154:6.10 In passing through these events, Jesus chose to be
guided by the limited knowledge of his human mind. He desired to undergo the experience with his associates as a mere man. And it was in the human
mind of Jesus to see his family before he left. He did not wish to stop in the midst of his discourse and thus render their first meeting after so
long a separation such a public affair. He had intended to finish his address and then have a visit with them before leaving, but this plan was
thwarted by the conspiracy of events which immediately followed.
154:6.11 The haste of their flight was augmented by the arrival of a party of David's
messengers at the rear entrance of the Zebedee home. The commotion produced by these men frightened the apostles into thinking that these new arrivals might be their apprehenders, and in fear of immediate arrest, they hastened through the
front entrance to the waiting boat. And all of this explains why Jesus did not see his family waiting on the back porch.
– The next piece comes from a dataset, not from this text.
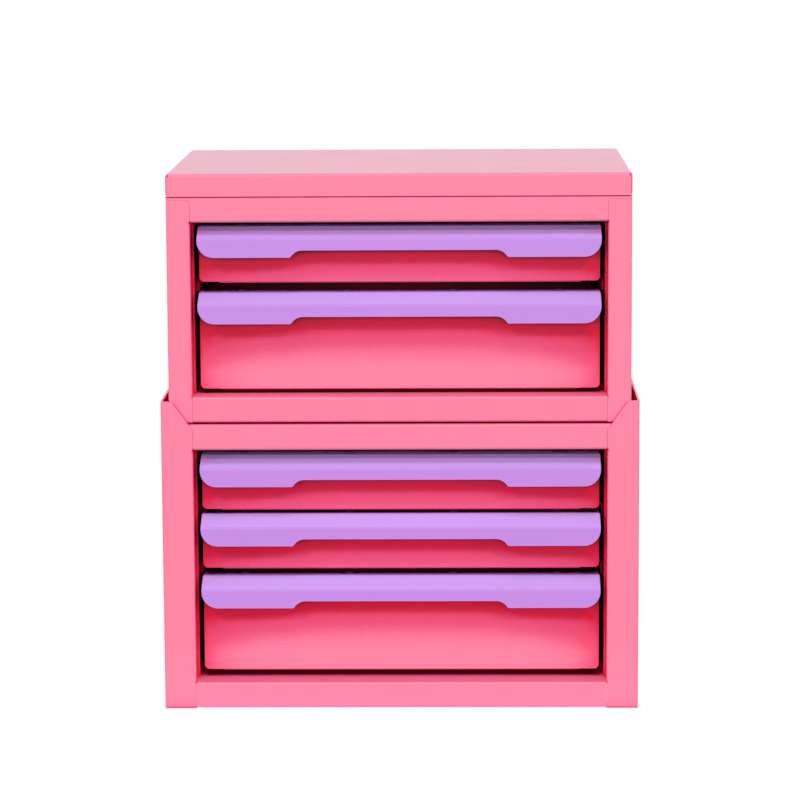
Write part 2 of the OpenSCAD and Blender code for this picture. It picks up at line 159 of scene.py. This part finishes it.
powderNoises = {
    "peel": {"Detail": 2.0, "Roughness": 0.45},
    "grain": {"Detail": 1.0, "Roughness": 0.5},
    "patches": {"Scale": 38.0, "Detail": 3.0, "Roughness": 0.55},
}


def makePowderGroup(inputs):
    # Orange peel and fine grain of a sprayed and baked coat, in duller and shinier patches
    outputs = {"Height": "NodeSocketFloat", "Roughness": "NodeSocketFloat"}
    group, start, end = newGroup("powderCoatTexture", inputs, outputs)
    link = group.links.new
    where = place(group, "ShaderNodeTexCoord", -900, 300)
    scales = {}
    for k, name in enumerate(["Peel Size", "Grain Size"]):
        invert = place(group, "ShaderNodeMath", -700, 200 - 200 * k, operation="DIVIDE")
        invert.inputs[0].default_value = 1
        link(start.outputs[name], invert.inputs[1])
        scales[name] = invert.outputs[0]
    peel = place(group, "ShaderNodeTexNoise", -480, 300)
    fill(peel, powderNoises["peel"])
    grain = place(group, "ShaderNodeTexNoise", -480, 0)
    fill(grain, powderNoises["grain"])
    link(where.outputs["Object"], peel.inputs["Vector"])
    link(where.outputs["Object"], grain.inputs["Vector"])
    link(scales["Peel Size"], peel.inputs["Scale"])
    link(scales["Grain Size"], grain.inputs["Scale"])
    both = place(group, "ShaderNodeMix", -200, 200, data_type="FLOAT")
    link(start.outputs["Grain Share"], both.inputs["Factor"])
    link(peel.outputs["Fac"], both.inputs["A"])
    link(grain.outputs["Fac"], both.inputs["B"])
    link(both.outputs["Result"], end.inputs["Height"])

    spread = start.outputs["Roughness Spread"]
    patches = placeWander(group, -480, -300, where, powderNoises["patches"], spread)
    link(start.outputs["Roughness"], patches.inputs[2])
    link(patches.outputs[0], end.inputs["Roughness"])
    return group


colourChanges = {
    # Three that run with a normal's height, from 0 for level to 1 for straight up
    "sheen": (0.35, 0.9),
    "flatTops": (0.93, 0.99),
    # upward: where faces that look up take the painted light and reflection tone
    "upward": (0.75, 0.9),
    "clouds": {"Scale": 24.0, "Detail": 4.0, "Roughness": 0.6},
    "skySamples": 16,
}


def makePaintedShadeColourGroup(inputs):
    # The coat's colour with painted shade, deeper and redder the less sky a place sees, and
    # where it shines
    outputs = {"Colour": "NodeSocketColor", "Gloss": "NodeSocketFloat"}
    group, start, end = newGroup("coatColourWithPaintedShade", inputs, outputs)
    link = group.links.new

    # The share of the sky that a place sees, along a normal that leans upward
    facing = place(group, "ShaderNodeNewGeometry", -1500, 400)
    upward = place(group, "ShaderNodeCombineXYZ", -1500, 150)
    link(start.outputs["Upward Tilt"], upward.inputs["Z"])
    leaning = place(group, "ShaderNodeVectorMath", -1300, 300, operation="ADD")
    link(facing.outputs["Normal"], leaning.inputs[0])
    link(upward.outputs[0], leaning.inputs[1])
    unit = place(group, "ShaderNodeVectorMath", -1120, 300, operation="NORMALIZE")
    link(leaning.outputs[0], unit.inputs[0])
    sky = place(group, "ShaderNodeAmbientOcclusion", -920, 300)
    sky.samples = colourChanges["skySamples"]
    link(start.outputs["Reach"], sky.inputs["Distance"])
    link(unit.outputs[0], sky.inputs["Normal"])

    # Bends and slopes that look up shine, and flat tops as far as Flat Gloss says
    height = place(group, "ShaderNodeSeparateXYZ", -1300, 700)
    link(facing.outputs["Normal"], height.inputs[0])
    sheen = placeStep(group, -1100, 700, *colourChanges["sheen"])
    link(height.outputs["Z"], sheen.inputs["Value"])
    flatTops = placeStep(group, -1100, 950, *colourChanges["flatTops"])
    flatTops.inputs["To Min"].default_value = 1
    link(height.outputs["Z"], flatTops.inputs["Value"])
    link(start.outputs["Flat Gloss"], flatTops.inputs["To Max"])
    gloss = place(group, "ShaderNodeMath", -880, 900, operation="MULTIPLY")
    link(sheen.outputs["Result"], gloss.inputs[0])
    link(flatTops.outputs["Result"], gloss.inputs[1])
    link(gloss.outputs[0], end.inputs["Gloss"])

    # Painted light and reflection: faces that look up take a tone of their own that stands
    # in for the light and reflection they catch
    paintedUpwardLightMask = placeStep(group, -900, 600, *colourChanges["upward"])
    link(height.outputs["Z"], paintedUpwardLightMask.inputs["Value"])
    clearToneWithPaintedUpwardLight = place(group, "ShaderNodeMix", -700, 700, data_type="RGBA")
    link(paintedUpwardLightMask.outputs["Result"], clearToneWithPaintedUpwardLight.inputs["Factor"])
    link(start.outputs["Clear Colour"], clearToneWithPaintedUpwardLight.inputs["A"])
    link(start.outputs["Painted Upward Light Colour"], clearToneWithPaintedUpwardLight.inputs["B"])

    # Painted shade: from the hidden tone to the clear one as more of the sky is seen
    tone = start.outputs["Hidden Colour"]
    paintedShadeTones = {
        "Deep": start.outputs["Deep Colour"],
        "Shade": start.outputs["Shade Colour"],
        "Soft": start.outputs["Soft Colour"],
        "Clear": clearToneWithPaintedUpwardLight.outputs["Result"],
    }
    for k, (name, lighter) in enumerate(paintedShadeTones.items()):
        step = placeStep(group, -680 + 200 * k, 350)
        link(sky.outputs["AO"], step.inputs["Value"])
        link(start.outputs[name + " From"], step.inputs["From Min"])
        link(start.outputs[name + " To"], step.inputs["From Max"])
        mix = place(group, "ShaderNodeMix", -580 + 200 * k, 100, data_type="RGBA")
        link(step.outputs["Result"], mix.inputs["Factor"])
        link(tone, mix.inputs["A"])
        link(lighter, mix.inputs["B"])
        tone = mix.outputs["Result"]

    # Faint clouds of lighter and darker coat
    where = place(group, "ShaderNodeTexCoord", -800, -300)
    spread = start.outputs["Tone Spread"]
    clouds = placeWander(group, -600, -300, where, colourChanges["clouds"], spread)
    clouds.inputs[2].default_value = 1
    clouded = place(group, "ShaderNodeHueSaturation", 450, 100)
    link(tone, clouded.inputs["Color"])
    link(clouds.outputs[0], clouded.inputs["Value"])
    link(clouded.outputs["Color"], end.inputs["Colour"])
    return group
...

154:6.12 But he did say to David Zebedee as he entered the boat in hasty flight:
"Tell my mother and my brothers that I appreciate their coming, and that I intended to see them. Admonish them to find no
offense in me but rather to seek for a knowledge of the will of God and for grace and
courage to do that will."
154:7.5 Jesus' family returned to their home in Capernaum and spent almost a week in talking, debating, and
praying. They were filled with confusion and consternation. They enjoyed no peace of mind until Thursday afternoon, when Ruth returned from a visit to
the Zebedee house, where she learned from David that her father-brother was safe and in good health and making his way toward the Phoenician coast.